Saturday, March 7, 2009
The Holiday time
I guess it's just something that creeps up on me every once in awhile, but I get into this overly sentimental, girly-girl mood (adult terminology escapes me at 3:15 am). It probably has something to do with hormones or something, a bit to do with the fact that I went dancing last night (which is why I slept in so late today and thus am still awake now), and something to do with the fact that I've been so busy lately that I've been cut off from everyone. As the fog of my community warms off, so does my tough self-reliance.
Tonight, I had the urge to watch a chick flick.

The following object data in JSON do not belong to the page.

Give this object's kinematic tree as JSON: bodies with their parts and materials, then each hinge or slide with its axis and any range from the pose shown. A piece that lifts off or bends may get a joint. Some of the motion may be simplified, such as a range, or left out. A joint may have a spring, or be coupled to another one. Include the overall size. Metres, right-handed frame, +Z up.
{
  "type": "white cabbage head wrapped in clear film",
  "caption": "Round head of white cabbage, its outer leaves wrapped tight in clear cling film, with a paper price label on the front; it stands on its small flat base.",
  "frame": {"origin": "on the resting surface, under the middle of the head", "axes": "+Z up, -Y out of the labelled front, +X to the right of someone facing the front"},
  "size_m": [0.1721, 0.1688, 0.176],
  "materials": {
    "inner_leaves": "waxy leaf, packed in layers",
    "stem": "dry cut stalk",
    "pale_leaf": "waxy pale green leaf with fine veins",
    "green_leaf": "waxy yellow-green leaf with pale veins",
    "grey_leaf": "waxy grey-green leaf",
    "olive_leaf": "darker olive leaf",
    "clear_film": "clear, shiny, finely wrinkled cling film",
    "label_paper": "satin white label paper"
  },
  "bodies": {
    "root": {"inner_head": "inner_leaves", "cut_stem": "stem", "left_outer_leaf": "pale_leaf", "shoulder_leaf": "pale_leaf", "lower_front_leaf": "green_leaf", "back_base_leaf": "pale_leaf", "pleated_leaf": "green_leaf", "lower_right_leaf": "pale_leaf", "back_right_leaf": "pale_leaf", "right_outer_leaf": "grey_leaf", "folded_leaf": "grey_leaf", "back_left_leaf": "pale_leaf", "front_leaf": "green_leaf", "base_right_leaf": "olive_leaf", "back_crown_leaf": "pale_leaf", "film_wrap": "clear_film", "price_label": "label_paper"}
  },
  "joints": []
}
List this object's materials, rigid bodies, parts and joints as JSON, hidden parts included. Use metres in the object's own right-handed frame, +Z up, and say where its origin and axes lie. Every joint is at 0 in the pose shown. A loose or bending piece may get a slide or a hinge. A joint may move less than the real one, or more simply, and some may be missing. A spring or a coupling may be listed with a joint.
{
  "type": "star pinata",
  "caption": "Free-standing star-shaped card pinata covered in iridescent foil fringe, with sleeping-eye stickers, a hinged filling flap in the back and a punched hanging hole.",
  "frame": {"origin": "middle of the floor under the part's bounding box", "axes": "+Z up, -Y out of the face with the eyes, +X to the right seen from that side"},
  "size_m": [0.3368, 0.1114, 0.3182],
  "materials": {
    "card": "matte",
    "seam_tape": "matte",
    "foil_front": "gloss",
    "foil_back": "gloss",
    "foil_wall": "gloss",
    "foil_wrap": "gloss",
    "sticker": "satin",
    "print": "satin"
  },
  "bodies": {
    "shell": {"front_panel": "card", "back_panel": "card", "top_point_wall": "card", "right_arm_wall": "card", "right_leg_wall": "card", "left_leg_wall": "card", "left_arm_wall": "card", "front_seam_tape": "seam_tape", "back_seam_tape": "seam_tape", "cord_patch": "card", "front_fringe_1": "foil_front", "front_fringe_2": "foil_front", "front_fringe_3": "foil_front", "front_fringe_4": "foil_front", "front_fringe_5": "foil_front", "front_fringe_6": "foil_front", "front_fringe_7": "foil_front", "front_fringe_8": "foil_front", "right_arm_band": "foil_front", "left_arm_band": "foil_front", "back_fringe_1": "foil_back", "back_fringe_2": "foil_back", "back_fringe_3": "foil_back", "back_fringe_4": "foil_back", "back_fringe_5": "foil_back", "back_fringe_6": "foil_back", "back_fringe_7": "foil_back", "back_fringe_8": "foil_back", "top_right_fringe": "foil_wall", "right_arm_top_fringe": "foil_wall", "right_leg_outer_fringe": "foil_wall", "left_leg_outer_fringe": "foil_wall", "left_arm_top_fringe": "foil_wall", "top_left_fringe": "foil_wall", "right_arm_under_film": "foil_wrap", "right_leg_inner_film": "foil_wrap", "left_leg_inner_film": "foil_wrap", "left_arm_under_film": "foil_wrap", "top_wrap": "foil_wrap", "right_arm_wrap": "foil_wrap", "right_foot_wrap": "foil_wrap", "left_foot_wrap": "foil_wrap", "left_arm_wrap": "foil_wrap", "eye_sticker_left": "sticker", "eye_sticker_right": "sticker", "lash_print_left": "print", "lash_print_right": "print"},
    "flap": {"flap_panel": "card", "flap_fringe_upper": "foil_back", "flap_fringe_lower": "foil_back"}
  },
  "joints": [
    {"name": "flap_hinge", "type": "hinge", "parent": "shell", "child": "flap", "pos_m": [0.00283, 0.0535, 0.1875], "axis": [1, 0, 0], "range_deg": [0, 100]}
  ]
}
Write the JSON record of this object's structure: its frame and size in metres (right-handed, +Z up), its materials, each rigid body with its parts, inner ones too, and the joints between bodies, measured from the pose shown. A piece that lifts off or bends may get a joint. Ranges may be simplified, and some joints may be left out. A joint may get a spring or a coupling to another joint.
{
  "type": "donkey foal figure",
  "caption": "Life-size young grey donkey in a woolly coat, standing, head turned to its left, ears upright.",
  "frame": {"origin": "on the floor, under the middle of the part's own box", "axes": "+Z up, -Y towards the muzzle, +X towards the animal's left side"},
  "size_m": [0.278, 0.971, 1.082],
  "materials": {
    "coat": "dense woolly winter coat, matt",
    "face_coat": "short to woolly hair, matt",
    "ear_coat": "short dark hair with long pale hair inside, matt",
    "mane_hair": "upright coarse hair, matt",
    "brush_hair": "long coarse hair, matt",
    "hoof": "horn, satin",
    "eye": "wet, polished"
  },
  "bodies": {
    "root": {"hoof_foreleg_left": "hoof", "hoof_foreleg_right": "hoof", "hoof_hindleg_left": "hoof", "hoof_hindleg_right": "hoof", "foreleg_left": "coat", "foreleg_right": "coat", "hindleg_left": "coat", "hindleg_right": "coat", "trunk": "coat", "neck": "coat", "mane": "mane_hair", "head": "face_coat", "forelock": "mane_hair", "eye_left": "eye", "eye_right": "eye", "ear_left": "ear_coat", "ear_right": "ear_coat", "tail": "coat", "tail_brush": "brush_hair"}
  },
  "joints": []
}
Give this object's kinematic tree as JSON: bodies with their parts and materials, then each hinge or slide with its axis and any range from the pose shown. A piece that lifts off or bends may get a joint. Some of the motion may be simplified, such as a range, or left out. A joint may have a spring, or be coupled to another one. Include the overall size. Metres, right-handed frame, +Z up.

The Holiday, in fact. And I can't help but identify with the characters. Although I've never been in that intense, "unrequited love" situation or experienced that cheating boyfriend scenario (well, mostly), I've been the awkward, quirky one, the complicated mess and the verbal vomiter.
I've gotta say, though, that my favorite character is Arthur. But I digress.
It would be really nice to find someone whose awkwardness I love and who loves mine in return. As in, someone of the opposite gender. Eventually. I'd just rather know now that it will happen later, because, in spite of high hopes, I can be a real cynic.
I want to be as compassionate as Iris, as wise as Arthur, as happily quirky as Miles, as optimistic (and as great an encourager of my kids' imaginations and as fun a parent, someday) as Graham, and as unabashed as Amanda. So many great characters. Now this is entirely too literary of me, but most "round" or non-stereotypical characters are negative characters, or somehow obviously unlikeable in some area of their personalities. These are all likeable and sympathetic characters, and you just can't really dislike them for their faults. I like that optimistic look at people as a whole -- that, somehow, our "pros" and our "cons" add up to something better than our "pros" alone, at least for someone. I want to find that. I want to embody that. And in the meantime, I want to think that's possible and make it possible.